Using the material below, print the line that contains "Write the Blender Python", the line that contains "its face up.", and every line in between, exactly and nothing else.

- [Records from a data source]:
----

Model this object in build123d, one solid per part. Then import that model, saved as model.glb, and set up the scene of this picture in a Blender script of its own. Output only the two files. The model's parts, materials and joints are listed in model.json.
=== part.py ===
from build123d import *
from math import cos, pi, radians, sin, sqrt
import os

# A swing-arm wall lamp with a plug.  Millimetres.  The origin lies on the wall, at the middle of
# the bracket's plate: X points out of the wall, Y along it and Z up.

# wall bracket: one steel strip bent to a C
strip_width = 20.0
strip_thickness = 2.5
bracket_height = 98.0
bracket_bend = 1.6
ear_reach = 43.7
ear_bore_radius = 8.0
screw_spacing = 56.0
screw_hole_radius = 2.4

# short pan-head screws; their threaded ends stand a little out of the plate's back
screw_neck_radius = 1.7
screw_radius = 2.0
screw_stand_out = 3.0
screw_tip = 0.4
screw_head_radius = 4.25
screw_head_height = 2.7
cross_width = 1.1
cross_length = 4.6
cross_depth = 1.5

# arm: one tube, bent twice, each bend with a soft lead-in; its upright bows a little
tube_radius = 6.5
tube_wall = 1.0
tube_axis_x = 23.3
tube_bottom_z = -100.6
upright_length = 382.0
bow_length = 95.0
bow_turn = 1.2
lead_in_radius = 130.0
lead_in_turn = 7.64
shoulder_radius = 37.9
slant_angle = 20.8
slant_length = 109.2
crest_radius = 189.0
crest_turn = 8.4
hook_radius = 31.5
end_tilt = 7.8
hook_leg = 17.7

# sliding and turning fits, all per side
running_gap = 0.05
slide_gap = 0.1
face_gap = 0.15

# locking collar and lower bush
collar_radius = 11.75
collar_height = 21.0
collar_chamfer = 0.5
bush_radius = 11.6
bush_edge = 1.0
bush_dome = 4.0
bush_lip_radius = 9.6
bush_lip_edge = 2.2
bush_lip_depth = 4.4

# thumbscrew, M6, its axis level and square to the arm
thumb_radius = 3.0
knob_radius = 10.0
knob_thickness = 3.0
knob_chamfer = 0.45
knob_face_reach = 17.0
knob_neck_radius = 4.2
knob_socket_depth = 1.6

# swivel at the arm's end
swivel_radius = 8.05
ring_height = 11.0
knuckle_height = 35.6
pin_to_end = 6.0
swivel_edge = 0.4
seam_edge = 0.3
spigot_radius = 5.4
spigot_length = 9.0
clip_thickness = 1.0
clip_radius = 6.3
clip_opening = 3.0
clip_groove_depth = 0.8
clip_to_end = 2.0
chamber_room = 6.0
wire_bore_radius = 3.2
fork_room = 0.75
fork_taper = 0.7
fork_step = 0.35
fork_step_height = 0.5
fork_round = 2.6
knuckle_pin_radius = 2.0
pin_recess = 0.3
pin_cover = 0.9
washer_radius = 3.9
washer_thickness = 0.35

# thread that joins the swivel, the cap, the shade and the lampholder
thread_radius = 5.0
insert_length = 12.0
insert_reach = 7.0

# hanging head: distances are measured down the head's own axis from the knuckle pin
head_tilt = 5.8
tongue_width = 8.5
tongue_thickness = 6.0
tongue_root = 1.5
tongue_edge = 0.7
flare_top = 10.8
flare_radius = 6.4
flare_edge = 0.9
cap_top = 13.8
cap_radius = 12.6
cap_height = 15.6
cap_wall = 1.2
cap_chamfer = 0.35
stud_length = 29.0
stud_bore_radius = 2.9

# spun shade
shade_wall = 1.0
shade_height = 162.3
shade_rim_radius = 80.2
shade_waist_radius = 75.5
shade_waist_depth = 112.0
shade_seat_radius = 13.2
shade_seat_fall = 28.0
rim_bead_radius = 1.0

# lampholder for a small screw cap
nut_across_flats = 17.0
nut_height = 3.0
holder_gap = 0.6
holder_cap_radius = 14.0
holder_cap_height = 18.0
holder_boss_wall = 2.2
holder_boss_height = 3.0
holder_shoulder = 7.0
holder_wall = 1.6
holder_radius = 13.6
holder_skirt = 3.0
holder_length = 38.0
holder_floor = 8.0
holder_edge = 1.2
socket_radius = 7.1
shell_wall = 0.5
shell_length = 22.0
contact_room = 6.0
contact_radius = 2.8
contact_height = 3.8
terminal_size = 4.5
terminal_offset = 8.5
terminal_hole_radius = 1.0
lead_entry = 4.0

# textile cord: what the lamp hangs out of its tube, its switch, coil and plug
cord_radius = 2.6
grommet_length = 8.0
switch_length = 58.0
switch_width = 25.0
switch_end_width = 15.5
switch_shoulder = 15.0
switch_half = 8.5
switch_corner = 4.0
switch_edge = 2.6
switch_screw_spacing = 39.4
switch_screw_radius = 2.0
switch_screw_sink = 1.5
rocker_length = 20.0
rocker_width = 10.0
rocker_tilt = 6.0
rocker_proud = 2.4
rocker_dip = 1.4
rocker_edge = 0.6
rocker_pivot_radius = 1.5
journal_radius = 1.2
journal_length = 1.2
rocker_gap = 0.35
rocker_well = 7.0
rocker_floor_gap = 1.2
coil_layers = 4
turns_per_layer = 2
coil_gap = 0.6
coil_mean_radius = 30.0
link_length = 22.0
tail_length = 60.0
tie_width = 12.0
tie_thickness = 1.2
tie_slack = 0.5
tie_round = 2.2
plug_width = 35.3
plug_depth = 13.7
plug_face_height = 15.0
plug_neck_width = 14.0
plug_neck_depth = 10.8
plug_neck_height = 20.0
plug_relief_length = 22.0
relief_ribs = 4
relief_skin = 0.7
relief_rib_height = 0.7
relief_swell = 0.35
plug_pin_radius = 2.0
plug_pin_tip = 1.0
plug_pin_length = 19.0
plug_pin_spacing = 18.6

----

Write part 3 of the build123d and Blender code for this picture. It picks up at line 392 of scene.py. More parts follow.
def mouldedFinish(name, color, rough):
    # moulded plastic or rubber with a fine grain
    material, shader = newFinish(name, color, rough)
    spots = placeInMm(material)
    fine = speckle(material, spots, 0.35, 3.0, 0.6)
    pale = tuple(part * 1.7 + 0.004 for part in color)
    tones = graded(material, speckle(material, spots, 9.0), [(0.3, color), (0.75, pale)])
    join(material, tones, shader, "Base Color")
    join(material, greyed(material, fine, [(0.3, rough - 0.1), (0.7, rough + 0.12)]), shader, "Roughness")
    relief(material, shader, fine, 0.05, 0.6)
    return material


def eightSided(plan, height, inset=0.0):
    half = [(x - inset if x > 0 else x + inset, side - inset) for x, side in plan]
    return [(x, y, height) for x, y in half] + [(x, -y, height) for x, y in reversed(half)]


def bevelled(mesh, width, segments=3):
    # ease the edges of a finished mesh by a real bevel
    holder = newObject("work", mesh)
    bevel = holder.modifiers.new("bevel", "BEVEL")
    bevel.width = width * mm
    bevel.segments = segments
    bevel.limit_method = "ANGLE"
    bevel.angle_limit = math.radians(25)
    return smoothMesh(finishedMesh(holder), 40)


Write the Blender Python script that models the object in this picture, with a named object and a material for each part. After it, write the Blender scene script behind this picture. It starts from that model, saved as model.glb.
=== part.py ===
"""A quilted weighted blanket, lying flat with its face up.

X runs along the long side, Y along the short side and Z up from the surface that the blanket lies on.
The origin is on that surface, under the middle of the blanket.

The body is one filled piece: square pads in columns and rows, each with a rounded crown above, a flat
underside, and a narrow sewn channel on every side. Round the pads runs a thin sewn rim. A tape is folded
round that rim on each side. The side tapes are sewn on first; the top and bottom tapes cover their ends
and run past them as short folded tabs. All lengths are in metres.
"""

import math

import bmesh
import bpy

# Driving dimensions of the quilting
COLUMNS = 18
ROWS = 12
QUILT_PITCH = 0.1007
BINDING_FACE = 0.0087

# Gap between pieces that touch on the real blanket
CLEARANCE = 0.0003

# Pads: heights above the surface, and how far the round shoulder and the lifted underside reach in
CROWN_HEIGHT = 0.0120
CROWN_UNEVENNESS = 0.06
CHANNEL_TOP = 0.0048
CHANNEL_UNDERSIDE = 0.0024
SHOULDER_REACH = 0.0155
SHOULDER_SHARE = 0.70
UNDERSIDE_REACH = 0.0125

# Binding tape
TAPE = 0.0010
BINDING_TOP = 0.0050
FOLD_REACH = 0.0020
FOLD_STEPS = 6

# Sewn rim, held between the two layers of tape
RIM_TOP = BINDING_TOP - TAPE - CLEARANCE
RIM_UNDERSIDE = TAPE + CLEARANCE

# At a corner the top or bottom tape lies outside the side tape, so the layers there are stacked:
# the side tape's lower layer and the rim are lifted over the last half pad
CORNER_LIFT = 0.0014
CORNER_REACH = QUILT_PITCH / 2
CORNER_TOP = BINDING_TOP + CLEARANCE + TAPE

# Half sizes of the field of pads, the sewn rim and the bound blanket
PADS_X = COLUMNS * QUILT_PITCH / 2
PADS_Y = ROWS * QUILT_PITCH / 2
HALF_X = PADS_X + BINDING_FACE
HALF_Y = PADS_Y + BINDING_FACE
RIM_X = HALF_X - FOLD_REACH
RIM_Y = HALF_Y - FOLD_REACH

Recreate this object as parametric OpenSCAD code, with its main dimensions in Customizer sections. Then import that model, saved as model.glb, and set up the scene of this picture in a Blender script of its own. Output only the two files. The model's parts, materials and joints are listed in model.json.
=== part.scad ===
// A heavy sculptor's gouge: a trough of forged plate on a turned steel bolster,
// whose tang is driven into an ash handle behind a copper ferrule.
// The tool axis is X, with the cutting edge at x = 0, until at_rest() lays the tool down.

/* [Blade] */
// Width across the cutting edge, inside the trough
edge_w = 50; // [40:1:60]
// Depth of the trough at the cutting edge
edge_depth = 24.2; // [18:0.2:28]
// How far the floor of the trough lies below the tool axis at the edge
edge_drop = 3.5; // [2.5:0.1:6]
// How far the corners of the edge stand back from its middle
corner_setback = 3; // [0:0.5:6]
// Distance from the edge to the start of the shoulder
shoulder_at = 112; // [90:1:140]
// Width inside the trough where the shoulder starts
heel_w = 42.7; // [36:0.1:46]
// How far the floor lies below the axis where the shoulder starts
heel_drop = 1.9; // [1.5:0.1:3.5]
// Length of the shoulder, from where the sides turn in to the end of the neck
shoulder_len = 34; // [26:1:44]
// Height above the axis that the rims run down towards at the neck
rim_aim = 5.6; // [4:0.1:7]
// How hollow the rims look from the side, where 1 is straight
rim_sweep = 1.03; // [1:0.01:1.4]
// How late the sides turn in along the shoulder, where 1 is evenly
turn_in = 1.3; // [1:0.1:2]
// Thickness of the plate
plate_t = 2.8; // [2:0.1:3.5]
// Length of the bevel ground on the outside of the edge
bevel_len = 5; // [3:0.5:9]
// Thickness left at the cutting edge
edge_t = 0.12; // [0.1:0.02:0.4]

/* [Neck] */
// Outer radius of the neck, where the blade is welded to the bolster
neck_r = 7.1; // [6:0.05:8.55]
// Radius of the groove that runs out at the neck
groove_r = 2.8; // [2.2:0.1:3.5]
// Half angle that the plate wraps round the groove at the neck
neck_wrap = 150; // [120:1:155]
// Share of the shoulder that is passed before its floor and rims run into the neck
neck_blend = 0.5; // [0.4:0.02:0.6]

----

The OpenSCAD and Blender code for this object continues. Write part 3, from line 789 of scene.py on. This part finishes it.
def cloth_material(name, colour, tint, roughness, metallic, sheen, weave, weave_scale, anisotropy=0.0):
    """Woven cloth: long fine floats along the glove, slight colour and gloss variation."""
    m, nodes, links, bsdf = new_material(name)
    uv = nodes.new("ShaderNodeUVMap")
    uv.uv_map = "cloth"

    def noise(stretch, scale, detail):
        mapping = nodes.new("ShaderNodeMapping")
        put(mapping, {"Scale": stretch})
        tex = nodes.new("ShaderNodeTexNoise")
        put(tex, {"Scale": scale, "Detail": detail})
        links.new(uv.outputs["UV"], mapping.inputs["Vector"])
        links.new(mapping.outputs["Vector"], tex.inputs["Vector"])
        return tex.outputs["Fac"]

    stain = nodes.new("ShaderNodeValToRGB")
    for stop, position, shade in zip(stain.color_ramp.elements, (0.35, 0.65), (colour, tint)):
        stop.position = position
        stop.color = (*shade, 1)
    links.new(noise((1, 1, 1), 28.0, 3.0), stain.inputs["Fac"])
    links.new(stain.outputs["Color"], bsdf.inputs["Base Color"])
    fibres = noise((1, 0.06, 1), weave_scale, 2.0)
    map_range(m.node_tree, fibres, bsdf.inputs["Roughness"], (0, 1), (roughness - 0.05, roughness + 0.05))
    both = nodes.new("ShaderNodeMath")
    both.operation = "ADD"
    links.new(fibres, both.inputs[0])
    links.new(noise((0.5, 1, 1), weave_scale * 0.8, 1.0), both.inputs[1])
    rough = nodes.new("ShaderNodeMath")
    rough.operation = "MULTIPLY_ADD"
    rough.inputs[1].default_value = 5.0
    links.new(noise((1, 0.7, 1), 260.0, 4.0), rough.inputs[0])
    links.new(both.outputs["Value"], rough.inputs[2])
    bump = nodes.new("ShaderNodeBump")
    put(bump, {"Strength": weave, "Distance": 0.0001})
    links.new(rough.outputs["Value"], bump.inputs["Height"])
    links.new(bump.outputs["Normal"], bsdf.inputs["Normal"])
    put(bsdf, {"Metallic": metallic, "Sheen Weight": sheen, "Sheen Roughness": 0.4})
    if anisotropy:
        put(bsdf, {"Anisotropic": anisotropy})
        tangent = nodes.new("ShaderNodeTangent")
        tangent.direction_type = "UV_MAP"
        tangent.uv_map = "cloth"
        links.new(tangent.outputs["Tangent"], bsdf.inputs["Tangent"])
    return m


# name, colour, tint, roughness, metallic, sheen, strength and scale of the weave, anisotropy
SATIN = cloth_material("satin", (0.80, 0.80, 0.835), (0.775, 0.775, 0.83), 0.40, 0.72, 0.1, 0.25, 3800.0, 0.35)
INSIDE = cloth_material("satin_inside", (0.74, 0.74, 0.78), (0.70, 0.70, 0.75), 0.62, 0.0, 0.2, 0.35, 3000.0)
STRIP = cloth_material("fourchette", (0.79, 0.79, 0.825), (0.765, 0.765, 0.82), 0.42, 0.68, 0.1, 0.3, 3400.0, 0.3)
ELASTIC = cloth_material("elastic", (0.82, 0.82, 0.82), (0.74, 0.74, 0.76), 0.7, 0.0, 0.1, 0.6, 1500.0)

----

- [SOLUTION TO THIS PROBLEM]:
Write the Blender Python script that models the object in this picture, with a named object and a material for each part. After it, write the Blender scene script behind this picture. It starts from that model, saved as model.glb.
=== part.py ===
"""A quilted weighted blanket, lying flat with its face up.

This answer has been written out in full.